Drill drainage holes in the base of any barrel or pot which doesn’t have them already.  (Grow-bags with porous sides shouldn’t require such openings.)  If the holes are large, you may want to cover them with some sor of screening to prevent your soil from seeping such as screen, broken tiles or gravel. 

Place your pot or grow bag in a setting which receives at least 6 to 8 hours of sunlight per day.  It’s a good idea to position pot feet or a plant caddy beneath that container, to prevent its occupant from sending roots through drainage holes or fabric into the ground.  Spread 1 to 2 inches of gravel in the bottom of the pot or bag before adding your damp potting mix.  Whatever mix you use should be light enough to be free-draining, but heavy enough to keep your plants from keeling. 

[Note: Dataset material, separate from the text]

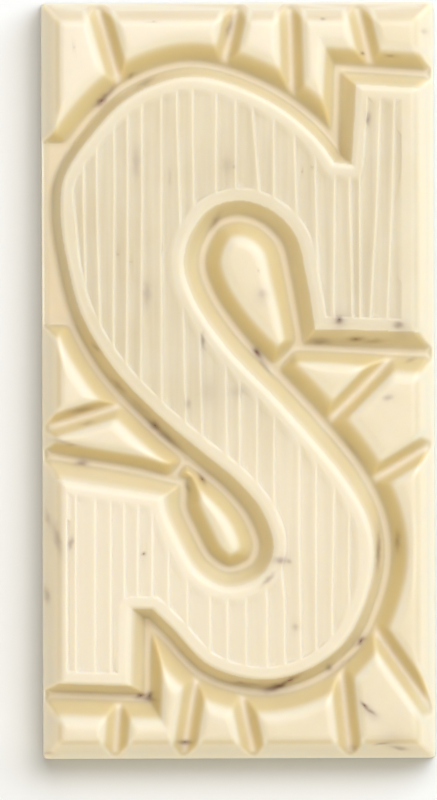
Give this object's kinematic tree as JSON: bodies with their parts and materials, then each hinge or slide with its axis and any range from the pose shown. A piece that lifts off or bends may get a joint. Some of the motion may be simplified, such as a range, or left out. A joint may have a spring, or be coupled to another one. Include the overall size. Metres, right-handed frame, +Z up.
{
  "type": "chocolate letter",
  "caption": "Moulded white chocolate bar with a large slab-serif letter S in relief, a channel round it and break grooves parting the border into blocks.",
  "frame": {"origin": "centre of the flat back of the bar, on the surface that it lies on", "axes": "+Z up out of the moulded face, +Y towards the top of the letter along the bar's long side, +X to the right of the letter as it is read"},
  "size_m": [0.078, 0.15, 0.0135],
  "materials": {
    "white_chocolate": "satin, cream, with fine dark red fruit specks"
  },
  "bodies": {
    "root": {"chocolate_bar": "white_chocolate"}
  },
  "joints": []
}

Because most berry bushes prefer mildly acidic soil, you may want to use a combination of 2 parts coco coir, 1 part ground fir bark, 1 part composted manure, and 1 part sharp sand.  (The manure must be well composted or it can burn your plants.)  Since blueberries prefer highly acidic soil, you’ll need 3 parts of the peat moss or coir for them.  

Because the roots of potted plants aren’t well insulated, you’ll want to choose extremely hardy  varieties for container culture.  And, unless you plan to grow more than one sort of each fruit, you’ll need types which are self-fertile too (i.e. don’t require another cultivar for adequate pollination.)

Plants which continue to flower and fruit for most of the summer will contribute more to your landscape and table than those which only make one crop per year.  The ever-bearing “Ozark Beauty” strawberry, for example, and the twice-bearing ‘Sweetheart’ blueberry both can keep produce-ing.

After setting your plant at the same depth it grew in its nursery container, pat your planting mix snugly into place around it and cover that mix with a mulch of bark or gravel.  You may also want to add a stake or trellis for plants such as the goji berry which are inclined to sprawl.

Although ever-bearing strawberry plants will begin flowering the same year they are planted, most berry bushes won’t begin doing so until at least their second summer.  In the meantime you can read up on the care required for each type and enjoy the beauty of its foliage.